Scala now offers a selection of options for deciding when all parts are present, based on the predicted fraction passed from the integration program (FRACTIONCALC). Partial reflections will be accepted if their total predicted fraction lies between eg 0.95 and 1.05. these limits may be set depending on your confidence in the fractions, as a compromise between completeness and reliability. Mosflm also passes a flag (MPART) which records Mosflm's calculation of which part is which (eg MPART = 43 means this observation is part 3 of 4). Scala will check these flags for consistency as an alternative to checking the total fraction.

The default in scaling is to omit weak reflections (EXCLUDE SDMIN 6). This seems to speed convergence considerably, but may cause problems with very weak data. The default value may need to be changed in the light of experience.

Many protein crystals show marked diffuse scattering, which is seen as long tails on spots in the "phi" direction, so that reflections often appear on the image before they are predicted. If the mosaicity is increased to include these tails, too many reflections may be rejected as overlaps. Fully-recorded reflections are integrated over a smaller phi width than partials, so more of the tails are chopped off for fulls than for partials. This leads to the typical negative partial bias, with partials systematically larger than equivalent fulls.

A correction has been introduced which attempts to correct for the different truncation of diffuse scattering tails, using a simple model of thermal diffuse scattering, expressed as 2 or 3 parameters over the whole data set. This correction reduces the partial bias substantially, and seems to improve the data generally, though sometimes the parameter refinement can be a little unstable.

Normal probability analysis (see for example D.Smith and L.Howell, J.Appl.Cryst (1992) 25, 81-86: D.Smith, CCP4 Study Weekend (1993) 99-106) compares the normalized deviations (Chihl) with a normal distribution

Chihl = (Ihl - <Iothers>)/sqrt(sigma(Ihl)**2 + sigma(others)**2)where Ihl is a measured intensity, and <Iothers> is the mean of the other observations of the same or equivalent reflections. If the measured intensities Ihl do indeed follow a normal distribution, and the estimated errors shl are correct, then the Chihl will follow a normal distribution with mean 0 and standard deviation 1. From a sorted list of Chihl, we can predict the expected Chi corresponding to that rank in the list, to give a set of Chiobs, Chicalc pairs. Plotting Chiobs against Chicalc should then give a straight line of slope = 1.0. This plot has a number of useful properties. It shows clearly if the errors do not follow a normal distribution, as is commonly the case.

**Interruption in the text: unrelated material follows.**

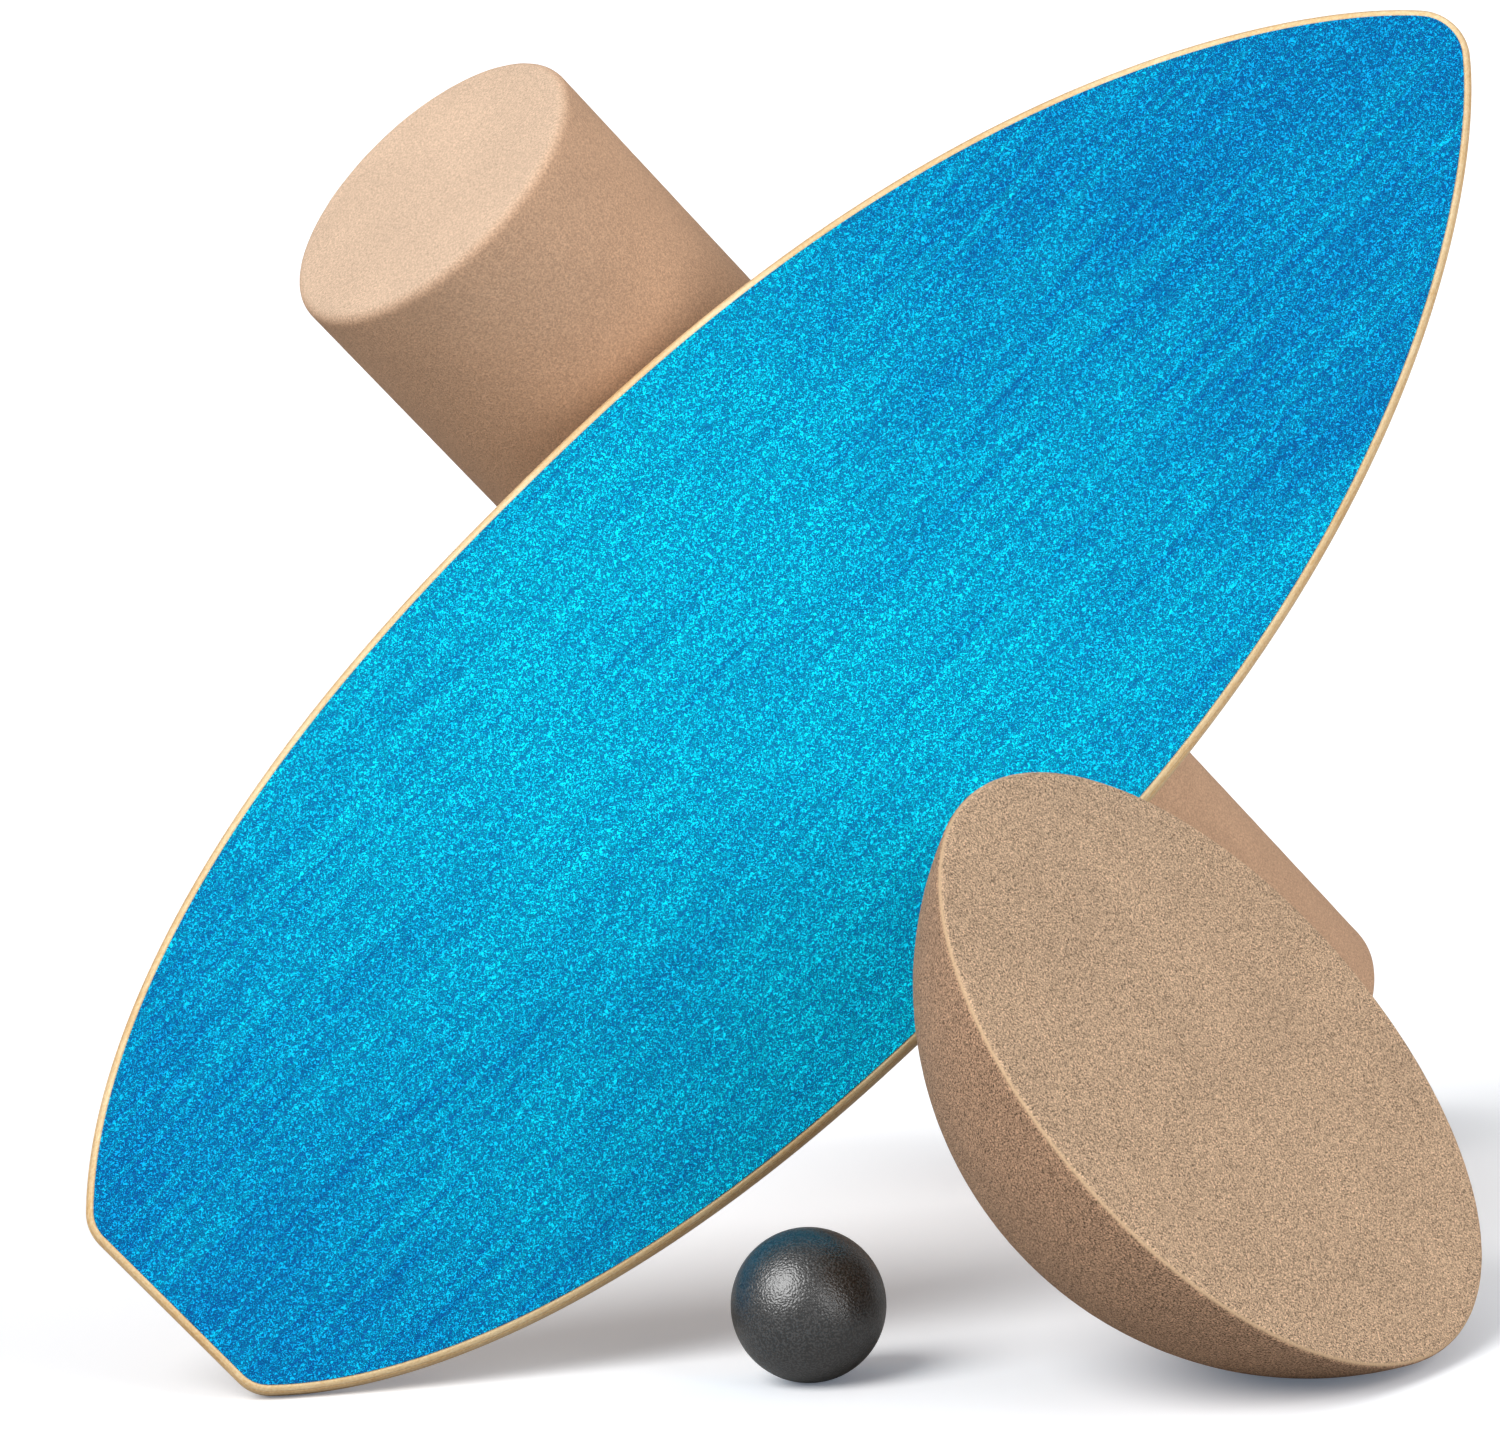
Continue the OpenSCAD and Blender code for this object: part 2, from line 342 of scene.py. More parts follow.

The program splits the Ihl data into classes by "run" and for fully recorded and partial reflections, comparing each to the <Iothers> for all observations, so the if the normal probability plots are different for different classes of reflection, this indicates a systematic difference between the classes.

Because sd(I) estimates from integration programs are often poor, Scala, like Agrovata compares the observed scatter of multiple observations with their estimated sd, and applies a simple correction model

sd(I)' = Sdfac * sqrt[sd(I)**2 + (Sdadd * I)**2]Scala now estimates the multiplier factor Sdfac automatically, by making the slope of the central part of the normal probability analysis of the scatter equal to 1.0. Automatic calculation of Sdadd is more difficult, and not done at present.

Planned additions to the program include improved handling and analysis of anomalous data, spherical harmonic parameterization of the scaling, and multiplicity- weighted statistics as suggested by Diederichs and Karplus (personal communication).

This version should be in the next CCP4 distribution, 3.3. In the mean time, it is available in a beta test form from ftp://ftp.mrc-lmb.cam.ac.uk/pub/scala_2.2.2.tar.gz It will probably be number version 2.2.3 by the time of the release.